> _SET TASK_:
Take the entries below and print only the lines from the one with "3), round(box.ZMin, 3))" through the one with "Vector(map(max, high, point))", exactly as they stand, both ends included.

> _MATERIAL_:

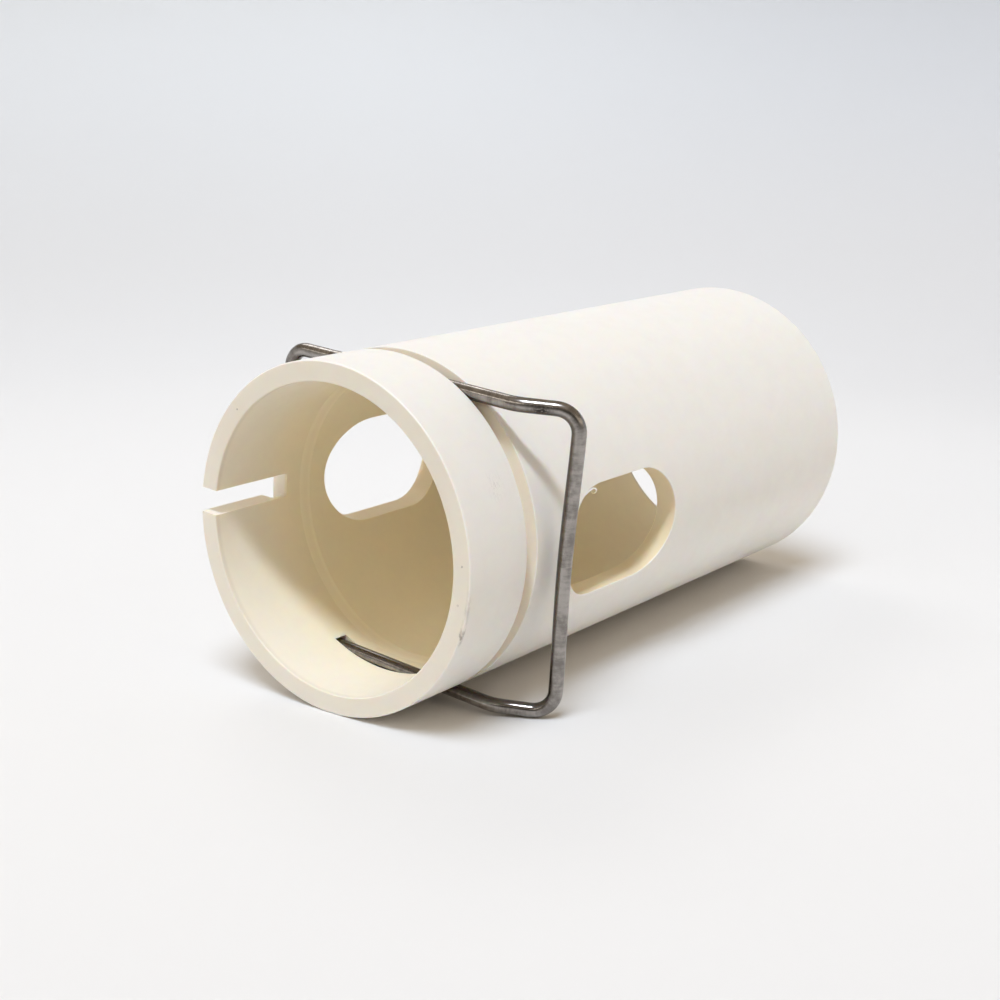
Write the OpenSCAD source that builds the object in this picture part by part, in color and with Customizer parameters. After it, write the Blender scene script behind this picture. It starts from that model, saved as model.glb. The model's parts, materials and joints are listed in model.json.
* * *
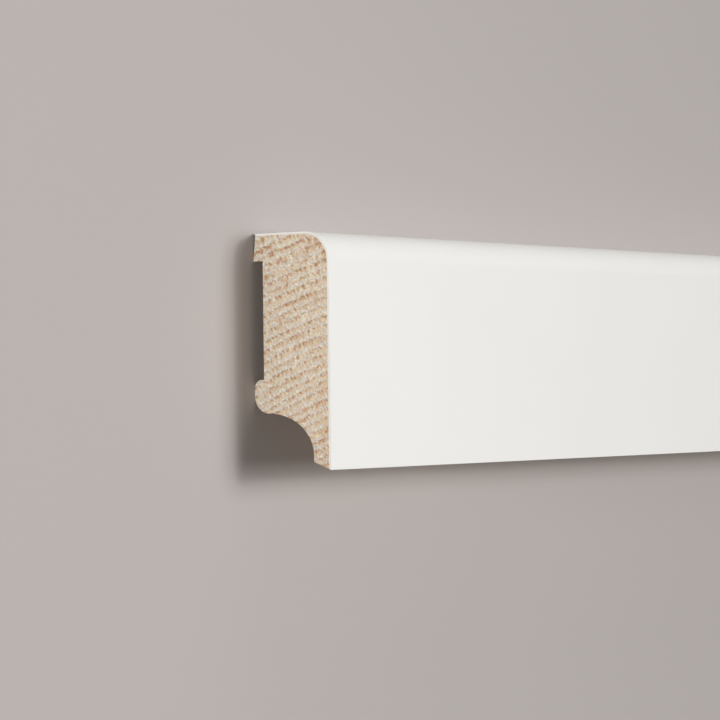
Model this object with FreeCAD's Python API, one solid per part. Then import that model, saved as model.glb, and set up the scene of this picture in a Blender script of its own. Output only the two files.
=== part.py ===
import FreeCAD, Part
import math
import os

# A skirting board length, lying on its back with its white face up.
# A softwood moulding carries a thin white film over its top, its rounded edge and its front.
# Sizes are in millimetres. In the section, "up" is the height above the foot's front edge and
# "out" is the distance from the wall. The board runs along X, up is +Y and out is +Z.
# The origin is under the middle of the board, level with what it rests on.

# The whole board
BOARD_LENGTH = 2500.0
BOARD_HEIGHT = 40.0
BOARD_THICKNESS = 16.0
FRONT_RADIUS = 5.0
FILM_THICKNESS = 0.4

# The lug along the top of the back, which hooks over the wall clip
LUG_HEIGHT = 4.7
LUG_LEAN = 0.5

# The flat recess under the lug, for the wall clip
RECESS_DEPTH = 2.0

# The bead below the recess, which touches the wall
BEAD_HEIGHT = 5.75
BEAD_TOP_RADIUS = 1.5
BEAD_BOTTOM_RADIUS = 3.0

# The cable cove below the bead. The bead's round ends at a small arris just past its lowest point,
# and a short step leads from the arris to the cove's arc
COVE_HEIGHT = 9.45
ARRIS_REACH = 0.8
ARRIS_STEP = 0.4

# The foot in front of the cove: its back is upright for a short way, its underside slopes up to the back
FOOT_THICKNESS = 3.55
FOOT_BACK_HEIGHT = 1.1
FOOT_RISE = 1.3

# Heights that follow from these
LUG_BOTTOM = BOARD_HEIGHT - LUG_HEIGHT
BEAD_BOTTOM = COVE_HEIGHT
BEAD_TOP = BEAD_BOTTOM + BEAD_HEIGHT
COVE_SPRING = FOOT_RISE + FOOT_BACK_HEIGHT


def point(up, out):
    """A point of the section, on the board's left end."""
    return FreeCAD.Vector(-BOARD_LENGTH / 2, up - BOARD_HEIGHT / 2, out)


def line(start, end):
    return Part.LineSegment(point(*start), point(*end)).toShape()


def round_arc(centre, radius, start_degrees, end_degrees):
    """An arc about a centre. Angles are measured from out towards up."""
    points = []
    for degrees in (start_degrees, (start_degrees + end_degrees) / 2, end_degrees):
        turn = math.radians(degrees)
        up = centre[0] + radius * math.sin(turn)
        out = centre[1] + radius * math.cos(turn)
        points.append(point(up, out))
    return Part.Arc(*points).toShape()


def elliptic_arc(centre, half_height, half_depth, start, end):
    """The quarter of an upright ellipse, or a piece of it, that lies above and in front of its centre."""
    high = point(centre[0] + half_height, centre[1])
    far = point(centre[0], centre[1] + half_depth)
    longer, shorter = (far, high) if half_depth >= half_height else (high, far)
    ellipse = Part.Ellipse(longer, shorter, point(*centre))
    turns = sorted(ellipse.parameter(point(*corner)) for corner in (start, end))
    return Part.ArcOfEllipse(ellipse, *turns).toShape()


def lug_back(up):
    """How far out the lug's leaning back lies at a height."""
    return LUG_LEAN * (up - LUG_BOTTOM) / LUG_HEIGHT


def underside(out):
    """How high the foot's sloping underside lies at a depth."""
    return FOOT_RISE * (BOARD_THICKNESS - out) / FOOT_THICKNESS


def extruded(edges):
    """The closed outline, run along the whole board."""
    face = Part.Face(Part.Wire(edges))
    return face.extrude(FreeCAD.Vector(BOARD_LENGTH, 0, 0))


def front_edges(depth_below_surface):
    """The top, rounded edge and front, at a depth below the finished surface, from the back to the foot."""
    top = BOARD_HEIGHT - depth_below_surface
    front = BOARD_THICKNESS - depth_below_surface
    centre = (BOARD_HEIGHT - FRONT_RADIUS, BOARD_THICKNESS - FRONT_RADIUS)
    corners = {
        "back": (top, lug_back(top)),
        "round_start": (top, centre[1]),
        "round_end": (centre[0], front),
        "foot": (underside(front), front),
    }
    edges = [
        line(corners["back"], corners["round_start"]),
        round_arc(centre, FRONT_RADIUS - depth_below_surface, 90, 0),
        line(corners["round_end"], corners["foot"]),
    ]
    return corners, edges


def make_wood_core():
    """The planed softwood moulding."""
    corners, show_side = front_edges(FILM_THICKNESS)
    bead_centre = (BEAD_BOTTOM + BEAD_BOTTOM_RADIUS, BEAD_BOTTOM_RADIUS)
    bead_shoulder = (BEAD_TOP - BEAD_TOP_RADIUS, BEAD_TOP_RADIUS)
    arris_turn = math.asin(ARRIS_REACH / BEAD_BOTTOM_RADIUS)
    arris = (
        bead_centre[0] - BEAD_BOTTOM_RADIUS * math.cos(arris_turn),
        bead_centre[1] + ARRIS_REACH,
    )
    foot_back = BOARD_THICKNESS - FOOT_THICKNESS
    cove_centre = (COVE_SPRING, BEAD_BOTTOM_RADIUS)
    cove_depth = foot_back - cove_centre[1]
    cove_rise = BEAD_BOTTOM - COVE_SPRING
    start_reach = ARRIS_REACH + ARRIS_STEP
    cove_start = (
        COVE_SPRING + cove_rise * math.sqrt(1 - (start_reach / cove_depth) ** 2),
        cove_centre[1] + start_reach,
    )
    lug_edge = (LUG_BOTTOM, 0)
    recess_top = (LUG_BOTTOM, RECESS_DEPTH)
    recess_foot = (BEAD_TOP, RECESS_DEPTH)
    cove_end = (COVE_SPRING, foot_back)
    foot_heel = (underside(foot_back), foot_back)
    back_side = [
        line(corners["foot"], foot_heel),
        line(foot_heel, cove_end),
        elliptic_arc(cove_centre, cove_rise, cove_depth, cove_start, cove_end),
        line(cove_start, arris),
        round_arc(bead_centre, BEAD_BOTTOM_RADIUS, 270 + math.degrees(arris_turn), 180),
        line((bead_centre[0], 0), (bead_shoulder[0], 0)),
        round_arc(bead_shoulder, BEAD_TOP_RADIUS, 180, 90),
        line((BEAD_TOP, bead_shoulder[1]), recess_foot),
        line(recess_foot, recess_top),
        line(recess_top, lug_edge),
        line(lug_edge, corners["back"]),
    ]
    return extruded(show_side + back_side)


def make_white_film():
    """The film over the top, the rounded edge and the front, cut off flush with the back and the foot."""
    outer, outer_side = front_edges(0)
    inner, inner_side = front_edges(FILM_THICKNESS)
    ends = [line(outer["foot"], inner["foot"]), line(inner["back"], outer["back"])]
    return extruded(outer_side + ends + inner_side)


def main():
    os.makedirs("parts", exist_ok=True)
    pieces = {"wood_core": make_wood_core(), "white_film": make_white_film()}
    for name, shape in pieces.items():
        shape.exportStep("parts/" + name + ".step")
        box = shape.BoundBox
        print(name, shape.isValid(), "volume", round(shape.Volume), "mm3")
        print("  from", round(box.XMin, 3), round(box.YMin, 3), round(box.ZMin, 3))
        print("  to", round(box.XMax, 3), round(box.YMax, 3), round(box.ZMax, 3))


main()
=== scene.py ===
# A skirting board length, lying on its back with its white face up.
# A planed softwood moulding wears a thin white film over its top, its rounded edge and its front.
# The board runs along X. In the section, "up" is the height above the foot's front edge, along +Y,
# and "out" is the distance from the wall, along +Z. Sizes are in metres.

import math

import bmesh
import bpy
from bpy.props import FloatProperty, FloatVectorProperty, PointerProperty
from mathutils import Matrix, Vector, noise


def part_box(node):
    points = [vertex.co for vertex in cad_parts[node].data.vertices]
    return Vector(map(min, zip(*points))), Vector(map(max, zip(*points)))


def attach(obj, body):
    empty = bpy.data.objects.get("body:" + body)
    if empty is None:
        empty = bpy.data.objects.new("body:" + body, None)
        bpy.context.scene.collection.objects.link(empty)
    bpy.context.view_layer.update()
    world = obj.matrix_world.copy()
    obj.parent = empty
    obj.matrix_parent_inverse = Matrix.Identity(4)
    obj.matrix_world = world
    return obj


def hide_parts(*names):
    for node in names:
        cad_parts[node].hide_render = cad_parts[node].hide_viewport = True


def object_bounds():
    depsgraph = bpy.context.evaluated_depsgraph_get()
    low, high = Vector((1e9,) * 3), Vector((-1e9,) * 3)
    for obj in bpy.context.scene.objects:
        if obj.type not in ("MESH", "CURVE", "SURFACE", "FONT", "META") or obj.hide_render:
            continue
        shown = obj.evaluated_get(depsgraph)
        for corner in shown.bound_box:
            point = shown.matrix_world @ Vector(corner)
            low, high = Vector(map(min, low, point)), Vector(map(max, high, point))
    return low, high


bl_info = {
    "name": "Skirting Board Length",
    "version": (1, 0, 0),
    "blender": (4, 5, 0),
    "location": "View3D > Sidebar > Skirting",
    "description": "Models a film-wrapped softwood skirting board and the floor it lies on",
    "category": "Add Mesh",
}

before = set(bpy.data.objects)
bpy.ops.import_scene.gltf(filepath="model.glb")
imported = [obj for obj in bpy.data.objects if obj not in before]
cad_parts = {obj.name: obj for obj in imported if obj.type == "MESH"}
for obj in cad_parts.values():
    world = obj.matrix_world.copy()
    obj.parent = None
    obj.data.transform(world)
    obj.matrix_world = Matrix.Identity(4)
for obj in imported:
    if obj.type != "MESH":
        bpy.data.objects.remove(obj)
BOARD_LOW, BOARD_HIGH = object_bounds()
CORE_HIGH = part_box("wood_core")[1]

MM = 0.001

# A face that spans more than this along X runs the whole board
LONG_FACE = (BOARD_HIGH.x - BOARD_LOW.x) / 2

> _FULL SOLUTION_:
        print("  from", round(box.XMin, 3), round(box.YMin, 3), round(box.ZMin, 3))
        print("  to", round(box.XMax, 3), round(box.YMax, 3), round(box.ZMax, 3))


main()
=== scene.py ===
# A skirting board length, lying on its back with its white face up.
# A planed softwood moulding wears a thin white film over its top, its rounded edge and its front.
# The board runs along X. In the section, "up" is the height above the foot's front edge, along +Y,
# and "out" is the distance from the wall, along +Z. Sizes are in metres.

import math

import bmesh
import bpy
from bpy.props import FloatProperty, FloatVectorProperty, PointerProperty
from mathutils import Matrix, Vector, noise


def part_box(node):
    points = [vertex.co for vertex in cad_parts[node].data.vertices]
    return Vector(map(min, zip(*points))), Vector(map(max, zip(*points)))


def attach(obj, body):
    empty = bpy.data.objects.get("body:" + body)
    if empty is None:
        empty = bpy.data.objects.new("body:" + body, None)
        bpy.context.scene.collection.objects.link(empty)
    bpy.context.view_layer.update()
    world = obj.matrix_world.copy()
    obj.parent = empty
    obj.matrix_parent_inverse = Matrix.Identity(4)
    obj.matrix_world = world
    return obj


def hide_parts(*names):
    for node in names:
        cad_parts[node].hide_render = cad_parts[node].hide_viewport = True


def object_bounds():
    depsgraph = bpy.context.evaluated_depsgraph_get()
    low, high = Vector((1e9,) * 3), Vector((-1e9,) * 3)
    for obj in bpy.context.scene.objects:
        if obj.type not in ("MESH", "CURVE", "SURFACE", "FONT", "META") or obj.hide_render:
            continue
        shown = obj.evaluated_get(depsgraph)
        for corner in shown.bound_box:
            point = shown.matrix_world @ Vector(corner)
            low, high = Vector(map(min, low, point)), Vector(map(max, high, point))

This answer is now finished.